Today's SaaS offerings are served up buffet-style, with everyone paying for access to the same functionality as everyone else. Got a peanut or shellfish allergy? Avoid that section of the buffet bar and eat what you can. It works. You still get lunch, the same as everyone else, but you've paid for access to food you couldn't eat. Now … translate that to SaaS. While it gets the job done (hopefully), the access you paid for may not fit your exact needs because it was built with a larger, more encompassing group in mind. That food you couldn't eat translates into functionality you paid for, but didn't need.
There's been a surge in chatter about vertical community clouds that span industries, allowing for related organizations to share access to cloud services that solve issues they have in common. It sounds like a step in the right direction when compared to the traditional buffet – after all, this new restaurant is serving up food that meets the specific concerns of those with the peanut and shellfish allergies. Pretty convenient, right? Companies spanning an industry tend to have the same concerns, the same pain points that need to be addressed, and community clouds allow for an overarching solution that can be tailored to an industry at large. The healthcare industry, for instance, has its own specific regulations that must be met, such as those concerning patient data security and billing obligations to government and insurance entities…all issues that are of no consequence to the guy in Milwaukee who is just trying to enhance operations for his furniture manufacturing business. Typically, these two completely disparate organizations might try to make a square peg fit into a round hole by subscribing to the same SaaS solutions. The newer approach to vertical community clouds means enhanced, tailored services can be provided to hospitals and healthcare facilities or any other industry across the country. The idea is that participants will have access to a group buffet that feels like it was cooked specifically for them, but with low costs and conveniences that stay intact.
Using the cloud as a sort of community-based resource, while genius in some respects, does present some issues, including shouldering the costs of cloud infrastructure when fewer are available to share the expense. Some industries are more suited to a community cloud than others, as cloud-based services are frequently used as a competitive edge over rival companies – sharing that competitive edge may not make the best strategic sense for some organizations. Most of the community cloud movement has been seen within the federal government and the healthcare industry, where the focus is typically less about gaining a competitive foothold and more about providing their services with the smallest impact on the budget.

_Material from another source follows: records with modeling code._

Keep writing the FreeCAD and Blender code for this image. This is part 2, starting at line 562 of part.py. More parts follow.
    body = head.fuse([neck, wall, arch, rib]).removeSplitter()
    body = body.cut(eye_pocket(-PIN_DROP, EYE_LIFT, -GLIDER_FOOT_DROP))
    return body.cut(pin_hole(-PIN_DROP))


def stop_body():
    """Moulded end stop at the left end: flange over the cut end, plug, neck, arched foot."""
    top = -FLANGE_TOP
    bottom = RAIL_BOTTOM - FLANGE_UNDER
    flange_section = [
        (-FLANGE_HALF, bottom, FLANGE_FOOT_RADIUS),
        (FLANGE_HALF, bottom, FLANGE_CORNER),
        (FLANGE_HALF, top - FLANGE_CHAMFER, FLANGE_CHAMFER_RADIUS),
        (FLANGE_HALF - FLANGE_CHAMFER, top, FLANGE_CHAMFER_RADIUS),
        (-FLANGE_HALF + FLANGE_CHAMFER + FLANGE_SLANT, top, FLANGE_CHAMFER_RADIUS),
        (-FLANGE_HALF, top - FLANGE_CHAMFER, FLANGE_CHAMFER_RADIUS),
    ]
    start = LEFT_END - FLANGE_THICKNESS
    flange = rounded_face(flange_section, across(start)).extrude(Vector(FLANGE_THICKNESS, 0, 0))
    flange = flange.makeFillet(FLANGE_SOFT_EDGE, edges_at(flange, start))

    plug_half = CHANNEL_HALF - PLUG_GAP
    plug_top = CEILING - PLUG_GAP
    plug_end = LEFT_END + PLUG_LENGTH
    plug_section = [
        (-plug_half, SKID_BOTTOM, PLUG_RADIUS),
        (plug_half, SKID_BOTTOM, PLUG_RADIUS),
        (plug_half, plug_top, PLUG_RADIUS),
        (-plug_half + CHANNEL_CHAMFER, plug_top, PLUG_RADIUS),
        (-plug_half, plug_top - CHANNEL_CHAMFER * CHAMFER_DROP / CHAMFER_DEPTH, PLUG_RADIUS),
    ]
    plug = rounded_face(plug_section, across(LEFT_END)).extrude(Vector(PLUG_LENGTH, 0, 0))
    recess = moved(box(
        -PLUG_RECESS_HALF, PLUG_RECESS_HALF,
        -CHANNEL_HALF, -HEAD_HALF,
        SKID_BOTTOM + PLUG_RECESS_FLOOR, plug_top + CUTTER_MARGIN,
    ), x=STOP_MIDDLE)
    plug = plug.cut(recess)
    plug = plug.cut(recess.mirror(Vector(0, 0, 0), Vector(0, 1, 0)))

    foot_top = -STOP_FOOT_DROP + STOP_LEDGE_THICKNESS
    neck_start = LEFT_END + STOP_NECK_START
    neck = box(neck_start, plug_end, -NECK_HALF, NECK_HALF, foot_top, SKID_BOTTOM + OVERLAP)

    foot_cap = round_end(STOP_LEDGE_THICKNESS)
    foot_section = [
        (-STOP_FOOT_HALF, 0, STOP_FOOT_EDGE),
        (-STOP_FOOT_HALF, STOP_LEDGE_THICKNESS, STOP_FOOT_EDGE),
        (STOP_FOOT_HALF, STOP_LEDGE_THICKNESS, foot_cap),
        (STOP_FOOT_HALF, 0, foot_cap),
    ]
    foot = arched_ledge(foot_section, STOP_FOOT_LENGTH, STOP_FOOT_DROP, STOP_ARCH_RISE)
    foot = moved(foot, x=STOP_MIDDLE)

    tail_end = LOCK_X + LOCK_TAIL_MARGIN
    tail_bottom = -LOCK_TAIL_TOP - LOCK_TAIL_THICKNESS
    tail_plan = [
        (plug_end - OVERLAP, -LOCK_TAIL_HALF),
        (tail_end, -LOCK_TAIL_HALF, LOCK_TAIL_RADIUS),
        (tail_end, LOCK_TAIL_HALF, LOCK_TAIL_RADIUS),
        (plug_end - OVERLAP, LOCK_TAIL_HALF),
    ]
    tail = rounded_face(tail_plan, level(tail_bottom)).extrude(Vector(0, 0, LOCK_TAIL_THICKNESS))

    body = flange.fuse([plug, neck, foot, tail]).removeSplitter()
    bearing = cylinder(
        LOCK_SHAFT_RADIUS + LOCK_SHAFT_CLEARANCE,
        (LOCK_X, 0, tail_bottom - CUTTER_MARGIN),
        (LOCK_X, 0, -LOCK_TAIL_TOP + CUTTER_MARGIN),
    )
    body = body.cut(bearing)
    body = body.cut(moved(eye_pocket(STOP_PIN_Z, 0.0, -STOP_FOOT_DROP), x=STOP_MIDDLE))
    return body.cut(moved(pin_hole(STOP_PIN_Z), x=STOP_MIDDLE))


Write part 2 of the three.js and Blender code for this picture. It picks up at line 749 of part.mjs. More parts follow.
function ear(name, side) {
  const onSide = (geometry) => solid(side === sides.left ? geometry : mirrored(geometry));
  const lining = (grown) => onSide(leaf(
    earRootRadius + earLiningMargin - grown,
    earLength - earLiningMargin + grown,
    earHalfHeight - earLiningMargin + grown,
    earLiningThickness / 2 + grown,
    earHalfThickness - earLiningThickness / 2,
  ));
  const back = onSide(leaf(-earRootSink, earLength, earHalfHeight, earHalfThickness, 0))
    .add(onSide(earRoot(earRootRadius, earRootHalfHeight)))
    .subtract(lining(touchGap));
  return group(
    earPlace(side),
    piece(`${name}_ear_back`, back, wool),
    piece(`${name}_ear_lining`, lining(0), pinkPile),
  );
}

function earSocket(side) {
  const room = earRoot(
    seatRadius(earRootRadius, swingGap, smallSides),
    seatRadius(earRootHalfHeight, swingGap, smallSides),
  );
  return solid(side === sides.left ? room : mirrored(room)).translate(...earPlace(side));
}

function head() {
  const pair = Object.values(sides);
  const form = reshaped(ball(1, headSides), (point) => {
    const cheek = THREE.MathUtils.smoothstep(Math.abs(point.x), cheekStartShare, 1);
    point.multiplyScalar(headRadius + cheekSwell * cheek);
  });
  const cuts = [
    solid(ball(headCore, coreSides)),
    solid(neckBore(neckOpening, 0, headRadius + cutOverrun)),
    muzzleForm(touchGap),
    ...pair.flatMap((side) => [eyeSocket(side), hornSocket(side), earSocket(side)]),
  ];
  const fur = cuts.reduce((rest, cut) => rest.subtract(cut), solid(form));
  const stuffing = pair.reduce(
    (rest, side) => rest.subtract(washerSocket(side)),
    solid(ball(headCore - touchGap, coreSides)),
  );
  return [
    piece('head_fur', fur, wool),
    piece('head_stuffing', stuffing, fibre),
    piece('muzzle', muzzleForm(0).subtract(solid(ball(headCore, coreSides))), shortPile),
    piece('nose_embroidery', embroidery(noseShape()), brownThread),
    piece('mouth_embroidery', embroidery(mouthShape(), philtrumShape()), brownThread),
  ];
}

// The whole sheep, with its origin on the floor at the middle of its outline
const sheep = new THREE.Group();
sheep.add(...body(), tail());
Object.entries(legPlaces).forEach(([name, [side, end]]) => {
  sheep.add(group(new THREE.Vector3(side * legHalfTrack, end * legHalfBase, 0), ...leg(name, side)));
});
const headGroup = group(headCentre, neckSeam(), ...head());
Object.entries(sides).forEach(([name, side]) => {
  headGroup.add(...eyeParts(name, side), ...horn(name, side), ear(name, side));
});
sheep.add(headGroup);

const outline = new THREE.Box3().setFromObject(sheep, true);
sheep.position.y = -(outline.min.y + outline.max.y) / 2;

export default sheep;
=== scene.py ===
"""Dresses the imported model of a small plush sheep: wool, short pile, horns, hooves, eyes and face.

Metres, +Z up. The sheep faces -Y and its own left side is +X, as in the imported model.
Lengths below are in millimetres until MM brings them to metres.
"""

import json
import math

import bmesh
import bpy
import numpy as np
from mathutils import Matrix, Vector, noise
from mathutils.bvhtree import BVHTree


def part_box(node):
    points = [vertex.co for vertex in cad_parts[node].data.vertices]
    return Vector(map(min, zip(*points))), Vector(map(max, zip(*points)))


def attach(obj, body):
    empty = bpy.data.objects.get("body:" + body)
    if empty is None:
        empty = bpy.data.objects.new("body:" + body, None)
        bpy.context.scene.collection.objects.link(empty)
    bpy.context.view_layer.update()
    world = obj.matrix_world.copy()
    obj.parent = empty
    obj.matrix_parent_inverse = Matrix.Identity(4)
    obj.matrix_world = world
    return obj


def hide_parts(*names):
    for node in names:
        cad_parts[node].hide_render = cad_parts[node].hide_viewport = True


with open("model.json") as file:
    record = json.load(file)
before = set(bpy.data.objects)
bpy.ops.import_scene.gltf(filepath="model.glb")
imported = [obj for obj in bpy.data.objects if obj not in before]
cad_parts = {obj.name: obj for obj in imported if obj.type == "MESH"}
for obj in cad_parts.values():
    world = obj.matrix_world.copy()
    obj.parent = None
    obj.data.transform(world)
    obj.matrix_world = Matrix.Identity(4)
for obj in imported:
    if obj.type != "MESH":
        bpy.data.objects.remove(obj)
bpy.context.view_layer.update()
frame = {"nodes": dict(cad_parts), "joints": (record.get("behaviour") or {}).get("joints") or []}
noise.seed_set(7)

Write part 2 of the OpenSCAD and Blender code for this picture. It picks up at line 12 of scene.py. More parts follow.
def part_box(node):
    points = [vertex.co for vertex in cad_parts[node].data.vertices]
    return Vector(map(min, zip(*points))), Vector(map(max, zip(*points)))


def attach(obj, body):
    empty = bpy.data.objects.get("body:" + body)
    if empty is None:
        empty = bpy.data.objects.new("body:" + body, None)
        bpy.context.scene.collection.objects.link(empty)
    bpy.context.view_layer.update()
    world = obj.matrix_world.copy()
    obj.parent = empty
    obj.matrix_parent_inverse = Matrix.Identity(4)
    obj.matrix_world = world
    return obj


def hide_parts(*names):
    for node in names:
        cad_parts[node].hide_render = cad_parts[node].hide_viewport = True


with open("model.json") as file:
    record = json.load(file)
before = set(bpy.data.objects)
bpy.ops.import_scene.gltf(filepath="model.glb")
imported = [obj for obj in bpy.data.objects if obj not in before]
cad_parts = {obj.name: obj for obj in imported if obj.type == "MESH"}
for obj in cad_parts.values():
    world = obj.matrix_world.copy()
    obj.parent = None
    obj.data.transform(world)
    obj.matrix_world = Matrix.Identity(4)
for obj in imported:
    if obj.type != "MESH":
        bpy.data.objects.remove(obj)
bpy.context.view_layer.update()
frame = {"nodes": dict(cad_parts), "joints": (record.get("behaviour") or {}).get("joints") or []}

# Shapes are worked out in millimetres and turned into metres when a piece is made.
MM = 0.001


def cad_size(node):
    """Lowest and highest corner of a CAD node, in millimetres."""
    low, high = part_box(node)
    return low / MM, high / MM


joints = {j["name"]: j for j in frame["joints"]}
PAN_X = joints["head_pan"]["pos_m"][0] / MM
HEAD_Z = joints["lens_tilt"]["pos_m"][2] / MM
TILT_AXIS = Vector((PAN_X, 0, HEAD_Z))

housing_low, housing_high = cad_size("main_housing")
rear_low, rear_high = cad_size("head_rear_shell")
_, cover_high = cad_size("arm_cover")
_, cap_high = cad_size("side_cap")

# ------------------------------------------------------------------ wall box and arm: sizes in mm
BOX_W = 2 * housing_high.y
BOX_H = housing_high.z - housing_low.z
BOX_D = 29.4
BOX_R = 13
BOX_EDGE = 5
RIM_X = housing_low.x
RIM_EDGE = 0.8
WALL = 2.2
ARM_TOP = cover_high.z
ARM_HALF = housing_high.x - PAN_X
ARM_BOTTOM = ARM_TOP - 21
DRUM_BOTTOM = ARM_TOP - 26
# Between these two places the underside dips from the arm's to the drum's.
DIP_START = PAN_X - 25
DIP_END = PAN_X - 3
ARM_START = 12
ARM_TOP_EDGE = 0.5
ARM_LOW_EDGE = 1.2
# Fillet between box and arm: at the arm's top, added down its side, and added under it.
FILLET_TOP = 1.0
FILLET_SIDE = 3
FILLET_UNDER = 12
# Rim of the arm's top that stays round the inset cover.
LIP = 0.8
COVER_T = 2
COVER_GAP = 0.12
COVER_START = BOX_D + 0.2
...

Cloud is made for convenience. It should be able to provide pinpointed solutions like expense management, asset management and inventory management for specific industries and resist the laziness of the one-size-fits-all mentality. Its very nature lends to mobility, innovation and rapid adaptability, not being shoehorned into place and left to gather dust like its older and more distinguished brother, the traditional ERP installation. The company should run the software, the software shouldn't run the company, right? We certainly think so.